Rehabilitating third country assistance: from Nunn-Lugar to good governance programmes
No one will deny the primary role of diplomacy, including through sanctions, to address WMD proliferation. But everyone will recognize the limits of “universalization”, the increasing risks of “cheating in” or “opting out” of key treaties and the paralyzing linkage that some nations make between non-proliferation and disarmament issues. There is no easy fix as the recent NPT Prepcom showed. The current work done by the international community to support efficient multilateralism is essential and must continue.
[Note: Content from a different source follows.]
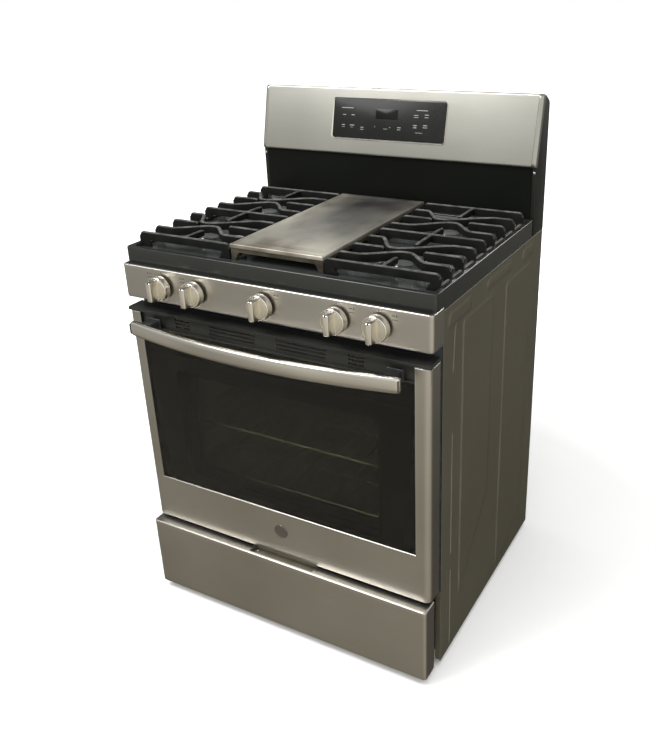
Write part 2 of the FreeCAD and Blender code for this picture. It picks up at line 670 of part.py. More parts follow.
# ---------------------------------------------------------------- cooktop and gas
def cooktop():
    """Pressed cooktop: apron, raised rim, and a lower floor with burner holes."""
    wall = S.side_steel
    wide = (-HALF, HALF)
    deep = (-S.top_front, TOP_REAR)
    low = S.cooktop_height - S.apron
    body = block("cooktop_blank", wide, deep, (low - 4, S.cooktop_height))
    round_edges(body, "cooktop_corners", 9,
                lambda edge: runs_along(edge, "z") and low_in(edge, "y", body.Tip.Shape))
    round_edges(body, "cooktop_rim_edge", 2.2,
                lambda edge: not runs_along(edge, "z") and not low_in(edge, "z", body.Tip.Shape)
                and edge.Length > 5 and edge.BoundBox.ZLength < 0.01)
    under = box("cooktop_under", (wide[0] + wall, wide[1] - wall), (deep[0] + wall, deep[1] - wall),
                (low - 10, S.cooktop_height - wall))
    front_step = box("apron_step", (wide[0] - 5, wide[1] + 5), (deep[0] - 5, deep[0] + 12), (low - 10, low))
    edge = S.rim
    well_x = (wide[0] + edge, wide[1] - edge)
    well_y = (deep[0] + edge, deep[1] - edge)
    tray = block("cooktop_tray", (well_x[0] - wall, well_x[1] + wall), (well_y[0] - wall, well_y[1] + wall),
                 (BASIN - wall, S.cooktop_height - wall / 2))
    well = block("cooktop_well", well_x, well_y, (BASIN, S.cooktop_height + 10))
    round_edges(well, "well_corners", 16, lambda item: runs_along(item, "z"))
    holes = [rod("burner_hole", "z", S.burner_radius - 9.5, (x, y, BASIN - 20), 40) for x, y in BURNERS]
    shell = cut("cooktop_shell", body, [fuse("cooktop_space", [under, front_step])])
    node("cooktop", cut("cooktop", fuse("cooktop_with_tray", [shell, tray]), [well] + holes))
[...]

Those diplomatic efforts are, however, doomed to fail if not accompanied by a true “capacity building” approach that will create a web of CBRN governance. Cooperative threat reduction programs, like the one started by the US in the beginning of the 90’s and complemented since then by the G8 Kananaskis commitments need to be re-examined in their concept and features. Expanding to regions where economic development may increase WMD risks should very much be an immediate priority if the international community is serious about the globalization of the threat.
This will require a comprehensive shift of focus from sources of proliferation (removal, storage, physical protection) to trafficking. Export control, border monitoring, brokering, illicit financing and monitoring of relevant scientists and engineers will become the main challenge requiring a totally different approach from the one that has been followed so far. Iraqi and Pakistani WMD networks have shown to what extent the failure of export control, the absence of international brokering regulations and the complexity of financial and trade systems have facilitated air/sea/land illicit trafficking. Law enforcement, exchange of information and industry outreach are too often the missing links. National commitments to establish appropriate controls and adopt legislative measures to prevent the proliferation of WMD, as required by UNSC resolution 1540, have been slow and disappointing. Many nations think they are not concerned by WMD threats or risks since they do not produce such weapons. Many nations think that non-proliferation programs are only in the interest of developed countries. Perceptions need to be changed. Policy awareness and regional ownership must be developed. On the other hand, technologically advanced states need to more fully appreciate how many developing countries lack the human and technical resources to implement national laws mandated under 1540.
Recommendations for future Threats Reduction Programs
Without being exhaustive, here are a few recommendations reflecting a much needed change for the next generation of threat reduction programs:
- Lessons learned from the FSU experience underline the importance of defining a legal framework where tax issues, access to sites, visas and contracting arrangements are clearly defined;
- Regional support from international organizations (ASEAN/ARF, GCC/Arab League…) may bring additional buy-in and long term sustainability. Delicate balances must be established between what is asked and offered by regional organizations and the sensitivities of national authorities about interference;
- Complete MoUs (Memorandum of Understanding) encompassing the full range of possible projects (export control, illicit trafficking, illicit financing, CBRN safety and security training, emergency planning) should be reviewed with national authorities. Direct and frequent contacts with agencies and ministries in charge of the projects and their implementation are essential;
- International coordination with other donors and new beneficiaries is paramount to the success of Threat Reduction Programs. The G8 Global Partnership has developed a true expertise in the field of assistance. Its scope should be extended to include countries willing to become safety and security centres of excellence in their regions. The 1540 Committee’s mandate should be, consequently, expanded to make the UN the corner stone of future WMD assistance programs.
Little attention has been paid to threat reduction programs beyond the FSU. It is now up to international donors to convince future recipients that developing national CBRN regulations and capacities should be priorities in their own interests. This is a challenging but essential task.
Bruno Dupré has been detached by France to the EU Commission, in October 2006, to support the implementation of the EU Strategy against WMD in close coordination with the Council. Before that he was the Head of the Non-Proliferation and Disarmament Bureau at the French Ministry of Defense. He holds a Ph.D in law and a Master of Public Administration from Harvard University. He wrote this analysis for the Carnegie Endowment. The opinions expressed here are personal and do not necessarily reflect the positions of France or the EU.